Select lines where the word "from" appears.

═══

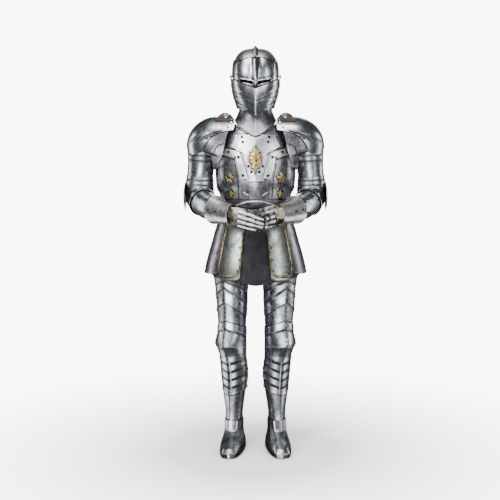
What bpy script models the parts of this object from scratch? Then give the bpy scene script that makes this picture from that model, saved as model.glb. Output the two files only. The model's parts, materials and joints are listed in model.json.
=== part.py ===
"""Suit of plate armour standing with clasped gauntlets, in metres, +Z up, facing -Y."""

import math
from collections import namedtuple
import bmesh
import bpy
import numpy as np
from mathutils import Matrix, Vector

# Plates: the gap at a seam, the walls, the step of one lame over the next, and the height of a layer.
SEAM = 0.0003
WALL = 0.0018
LAME_WALL = 0.0022
LAME_STEP = 0.0015
STEP_RUN = 0.0012
LAYER = 0.0024

# The wearer's right is -X. The suit is moved forward by this much once it is built.
SIDES = {"right": -1.0, "left": 1.0}
FRAME_SHIFT_Y = 0.0533

# Helmet: the pivots, and the skull as a body turned about them with a comb along its middle.
PIVOT_Y = 0.0
PIVOT_Z = 1.700
SKULL_HALF_WIDTH = 0.1035
SKULL_RADIUS = 0.128
SKULL_POWER = 2.82
EAR_RADIUS = 0.0075
COMB_HEIGHT = 0.018
COMB_WIDTH = 0.013
COMB_RISE = math.radians(44), math.radians(98)
COMB_FALL = math.radians(165), math.radians(226)
SKULL_FRONT = math.radians(29)
SKULL_NAPE = math.radians(230)
SKULL_SIDE_DROP = math.radians(36)

# Visor: how far it stands off the skull, its brow, its keel and its two sights, from the pivots.
VISOR_GROW = 0.0045
VISOR_TOP_Z = 0.072
VISOR_KEEL = 0.0055, 0.0140
VISOR_KEEL_WIDTH = 0.020
SIGHT_IN, SIGHT_OUT = 0.009, 0.070
SIGHT_HEIGHT = 0.0125
SIGHT_Z = -0.040
SIGHT_RISE = 0.20

# Ventail and bevor: heights of their edges in front and at the sides.
FACE_GAP = 0.0052
FACE_HALF_ANGLE = math.radians(97)
VENTAIL_TOP = 1.632
VENTAIL_LOW = 1.583
PIVOT_COVER = 0.013
CHIN_Z = 1.517
BEVOR_SIDE_Z = 1.552
PIVOT_HOLE = 0.0044
PIVOT_FACE = SKULL_HALF_WIDTH + 0.0098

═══

RESPONSE TO THIS EXERCISE -
What bpy script models the parts of this object from scratch? Then give the bpy scene script that makes this picture from that model, saved as model.glb. Output the two files only. The model's parts, materials and joints are listed in model.json.
from collections import namedtuple
from mathutils import Matrix, Vector
# Visor: how far it stands off the skull, its brow, its keel and its two sights, from the pivots.